The embassy won an award for its online hasbara from the Comper Center for the Study of Antisemitism and Racism at University of Haifa. On 31 December 2013, the university's website noted: "The annual appreciation for extraordinary hasbara activity was granted today … to Israel's ambassador to Ireland, Boaz Modai, and his deputy, Nurit Tinari-Modai, by the unique academic program 'Ambassadors Online,' which trains students for pro-Israel hasbara activity online." It lauded them for "activity in the struggle against those who promote the economic-cultural boycott of Israel and against anti-Semitic agents," and credited them with "exposing Israeli culture and the variety of Israel's tourist locations and technological achievements to the residents of Ireland."

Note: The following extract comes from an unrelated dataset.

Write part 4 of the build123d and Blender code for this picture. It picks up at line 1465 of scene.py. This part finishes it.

On 16 October 2019 Moda'i presented his credentials to president Zuzana Čaputová to become ambassador to Slovakia.

==Controversy==
While he was Head of the Instruction Branch in the Israeli Ministry of Foreign Affairs, Moda'i was investigated by police after a former employee complained of receiving harassing phone calls from an unidentified number. Police traced the phone number to Moda'i, who said the woman had spread rumors that he was having an affair. The Jerusalem police issued a restraining order and recommended that Moda'i be prosecuted.

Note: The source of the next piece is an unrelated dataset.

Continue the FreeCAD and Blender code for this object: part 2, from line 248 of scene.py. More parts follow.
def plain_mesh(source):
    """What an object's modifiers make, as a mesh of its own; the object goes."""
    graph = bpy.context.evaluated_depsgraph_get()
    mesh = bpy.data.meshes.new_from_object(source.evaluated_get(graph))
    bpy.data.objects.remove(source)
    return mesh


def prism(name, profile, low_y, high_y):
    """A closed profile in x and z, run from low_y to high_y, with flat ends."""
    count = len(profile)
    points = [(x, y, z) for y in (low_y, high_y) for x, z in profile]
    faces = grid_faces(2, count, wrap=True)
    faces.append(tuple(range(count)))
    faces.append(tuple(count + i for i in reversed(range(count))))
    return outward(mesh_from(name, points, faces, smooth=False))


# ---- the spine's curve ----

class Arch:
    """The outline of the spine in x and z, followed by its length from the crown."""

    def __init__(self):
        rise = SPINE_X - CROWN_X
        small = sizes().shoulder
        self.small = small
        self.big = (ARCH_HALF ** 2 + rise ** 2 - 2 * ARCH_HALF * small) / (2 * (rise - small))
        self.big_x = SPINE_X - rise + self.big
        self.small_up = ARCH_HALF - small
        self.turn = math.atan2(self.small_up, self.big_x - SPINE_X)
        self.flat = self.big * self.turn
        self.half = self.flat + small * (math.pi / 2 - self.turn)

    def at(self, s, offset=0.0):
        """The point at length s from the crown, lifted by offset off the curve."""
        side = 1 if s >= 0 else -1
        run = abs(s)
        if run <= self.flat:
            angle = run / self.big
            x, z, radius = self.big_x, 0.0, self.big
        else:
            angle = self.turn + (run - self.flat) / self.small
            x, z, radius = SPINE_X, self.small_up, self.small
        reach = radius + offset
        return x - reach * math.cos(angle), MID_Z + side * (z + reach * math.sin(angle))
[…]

The Moda'i couple was accused of inappropriate social media postings.
- "If Jesus and mother Mary were alive today, they would, as Jews without security, probably end up being lynched in Bethlehem by hostile Palestinians." Illustrated by an icon of Jesus of the Sacred Heart and Virgin Mary with the heart pierced by a sword. During Christmas season, on Embassy Facebook posting, 17 December 2012. The Times of Israel reported that "some people demanded the ambassador in Dublin be fired", while the Foreign Ministry said it would "conduct an internal investigation."
- A posting linked to an article stating "The UN has itself become a tool against Israel. Hitler couldn’t have been made happier." Embassy Facebook and Twitter posting, 6 August 2013.
- Mona Lisa wearing a hijab and holding a rocket, with the words "Israel now, Paris later,"
- Palestinian flag with superimposed photo of Adolf Hitler and the text "Free Palestine – Now!" and message "Hamas take lead from Hitler".
- - Israel's Channel 10 TV station published an email sent by Tinari Moda'i to senior Foreign Ministry officials suggesting that Israeli expats living in Ireland who were critical of Israel had psychological and sexual identity problems: "We can find names of [those] Israelis… we should hit their soft spot, publish their pictures, maybe it will embarrass their friends and relatives at home, and hopefully the local [Palestinian] activists will think that they work for the Mossad… The acts of these activists are, I think, not ideologically motivated, but rather have to do with psychological reasons (disappointment with their parents or problems with their sexual identity) or due to their need to receive a residence permit (refugee visa) in one of the European countries…"

Modai complained to the Office of the Press Ombudsman against The Irish Times, claiming its coverage of Israel violated principles of press code of conduct.
 In one complaint, Modai asserted that an interview with Gideon Levy of Haaretz published by the Irish Times did not question what he had said. Modai protested that the headline was "anti-Semitic and insulting to the State of Israel and its people."